En France, des alternatives gratuites à YouTube Kids existent et revendiquent la sécurité de leurs écosystèmes fermés. C’est notamment le cas d’Okoo, la plateforme sans publicité pour les 3-12 ans de France Télévisions, média du service public, qui a été lancée en 2020. Okoo dispose d’un paramétrage commun aux applications pour enfants. Comme sur YouTube Kids, il s’agit de résoudre une opération mathématique facile comme 31 x 2. « C’est un premier verrou que seuls les parents ou les enfants d’un certain âge peuvent débloquer », commente Amandine Roussel, directrice de la programmation de la plateforme de divertissement. Chez sa concurrente du privé, la chaîne Gulli, du groupe M6, cette première barrière consiste à taper un chiffre écrit en toutes lettres.

Une fonctionnalité de Gulli qui est sortie début mai, avec sa nouvelle application gratuite « téléchargée plus de 800 000 fois en quelques semaines », exulte Julien Figue, directeur délégué adjoint jeunesse du groupe M6. Derrière cette refonte, il y a la société Go&Up, cofondée par Julien Vivier. Pour ce dernier, construire un écosystème digital pour les enfants comporte une complexité assimilable à la sécurisation des applications bancaires. « Au sein de l’application, il faut concevoir le parcours des adultes, avec un “parent gate” (un paramétrage et un suivi de consommation), et les parcours des enfants qui, au sein d’un même foyer, n’ont pas forcément le même âge. Cela implique une interface qui s’adapte en fonction de l’utilisateur », décrit-il. Et pour limiter l’effet zapping des enfants, Julien Vivier révèle que le player n’est pas cliquable avant cinq secondes, « pour forcer le focus ». Du côté des magasins Google Play et App Store d’Apple, le développeur rappelle qu’il existe des critères spécifiques pour les applications soumises dans les catégories enfants, aussi bien en termes de fonctionnalités, de recueil des données que de publicité.

Une « éditorialisation très fine »

« Les enfants aiment se rassurer avec un héros ou une histoire. Ils aiment la répétition. Nous souhaitons aussi les ouvrir à d’autres choses », souligne Amandine Roussel. Ainsi, sur Okoo, la plateforme aux 8000 épisodes disponibles, il n’y a pas d’algorithme mais une recommandation humaine avec une équipe qui flèche les contenus par âge. « C’est une éditorialisation très fine qui tient compte du calendrier, des saisons et des nouveautés de notre catalogue », poursuit Amandine Roussel. Quant à la qualité des contenus, Julien Figue rappelle la réglementation : « Nous ne devons pas susciter une mauvaise alimentation. Dans les dessins animés commandés ou produits par Gulli et M6, nous faisons en sorte que les personnages ne consomment pas de sodas », illustre-t-il. Un comité d’éthique se réunit aussi deux fois par an avec des pédopsychiatres, des enseignants et des parents d’élèves pour discuter des programmes de la chaîne, affirme le directeur délégué adjoint qui se dit soucieux de la bonne représentativité de la diversité des milieux sociaux sur Gulli.

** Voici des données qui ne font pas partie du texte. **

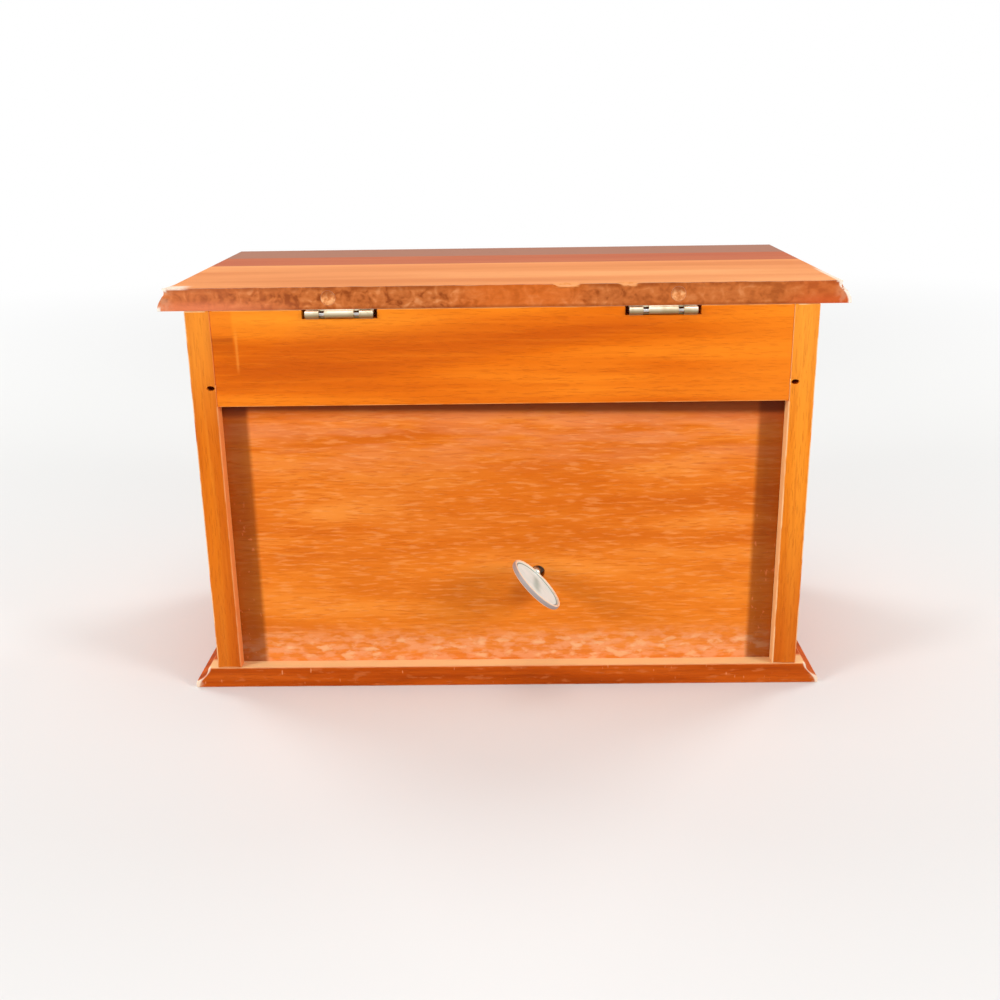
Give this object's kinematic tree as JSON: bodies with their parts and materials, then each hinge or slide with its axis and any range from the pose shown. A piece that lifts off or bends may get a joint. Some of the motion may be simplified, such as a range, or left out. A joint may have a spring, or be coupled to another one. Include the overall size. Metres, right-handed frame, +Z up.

Toutes les plateformes pour enfant, qu’elles soient gratuites ou payantes, disposent d’une fonctionnalité de limitation du temps de visionnage dans les contrôles parentaux, que ce soit à la minute ou à l’épisode. Mais, et c’est peut-être la nouveauté de cette année 2023, les applis cherchent à se diversifier et à sortir les enfants des écrans. Comment ? Par les contenus audio. « Nous avons lancé nos premiers podcasts le 7 juillet, s’enthousiasme Amandine Roussel. Il y en a pour tous les âges avec Askip, c’est les vacances ! pour les adolescents, Edmond et Lucy pour les petits de trois ans, Foot2rue ou encore LoliRock à partir de six ans ». Même chose chez Gulli depuis le mois d’avril avec, entre autres, Le podcast des bizarres, une création sonore autour du personnage Mortelle Adèle qui répond aux questions que lui posent les enfants, en toute sécurité.